挪威引进的技术以及在不同条件下养殖各鱼种的实验对于鲑鱼产业的商业可行性至关重要。
在智利基金会创建的南极三文鱼公司(Salmones Antartica)证实了其商业潜力后,更多的企业家进入了三文鱼行业,使生产商的数量从1980年的4家左右增加到2000年代的200多家。
投资高附加值行业
在拥有长期殖民历史的大马,棕榈(和橡胶)种植园过去由外国人所有。这些对将加工设施搬到国内不感兴趣的种植园主都是出口未加工产品。
但在1981年,大马夺取了伦敦证券交易所三家上市英国棕油和橡胶联合企业的控制权(这堪称其经济去殖民化进程中的一个里程碑),也因此增加了对本地加工的兴趣。
但棕油产业的升级是一场艰苦的战斗。
为了将炼油能力留在欧洲,欧盟在1990年代出台了多项超过200%的超额关税--比欧洲经济共同体在1970年代下达的各类高额关税还高出一倍有多。
然而此时大马的棕榈油行业受益于易货贸易安排的兴起,政府通过谈判达成用出口加工棕榈油换取其他商品和服务的交易,进而推动了大马国内棕油精炼能力的快速增长。
跟智利的鲑鱼产业一样,棕油产业的研发至关重要,而其中大部分是由成立于1979年的大马棕油研究所在政府资助下进行的。

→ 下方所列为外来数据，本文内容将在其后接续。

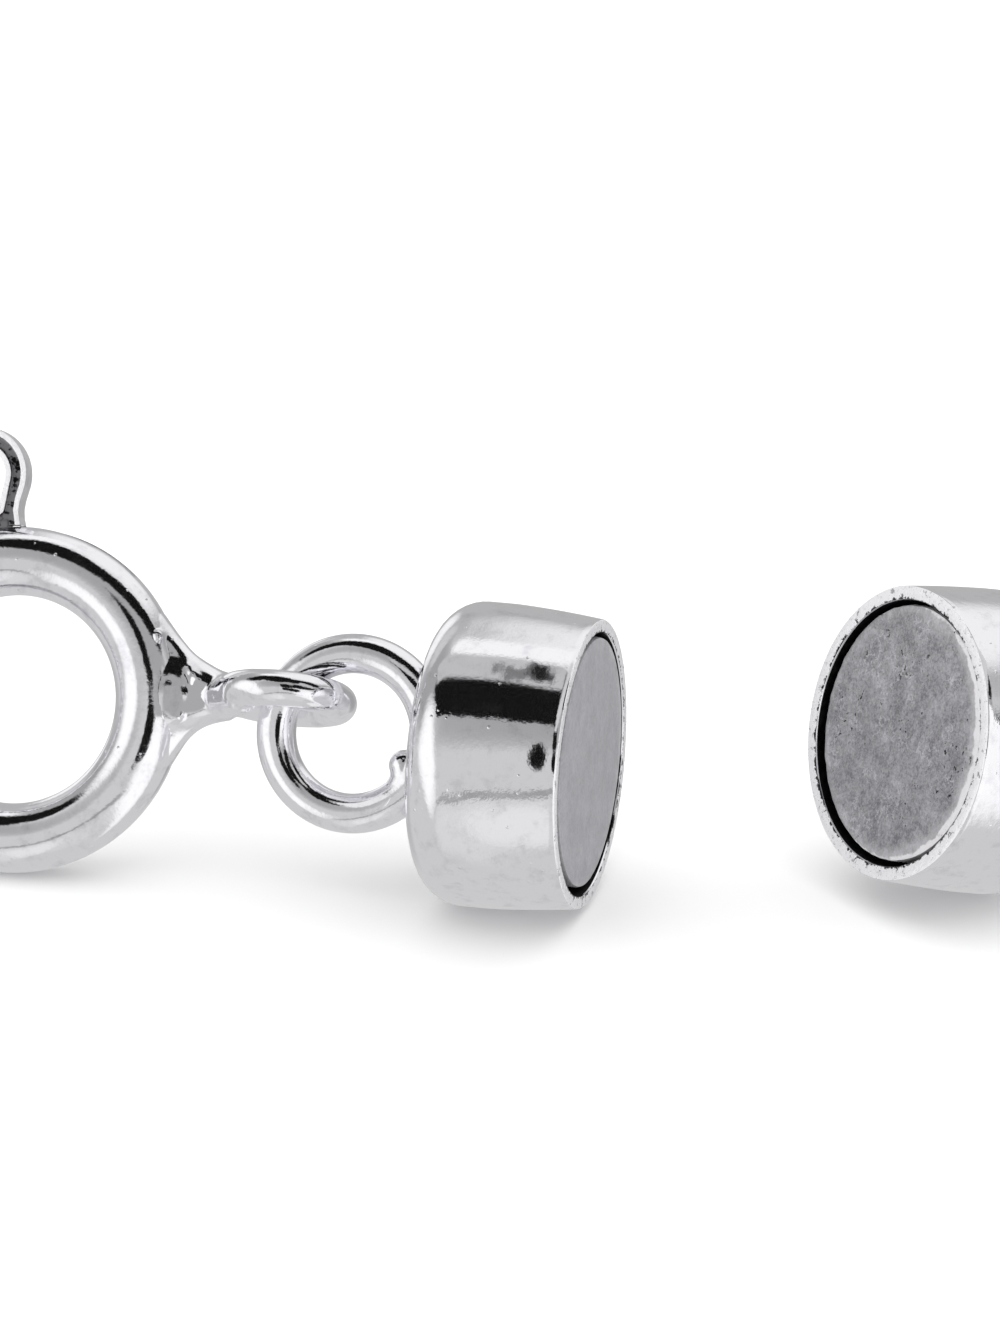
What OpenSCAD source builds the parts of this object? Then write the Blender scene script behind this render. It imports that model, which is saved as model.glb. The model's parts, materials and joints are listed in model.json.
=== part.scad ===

这些努力使企业不仅能够为棕油出口增加更多价值,还能生产生物柴油和特种脂肪等新产品。
即使在全球价值链的全盛时期,发展中国家和新兴经济体在高端制造业领域获得足够的立足点,以推动其超越中等收入水平的希望也比较渺茫。
但大马和智利已经表明还存在另一种方式,那就是投资发展高附加值行业,并充分利用当地资源。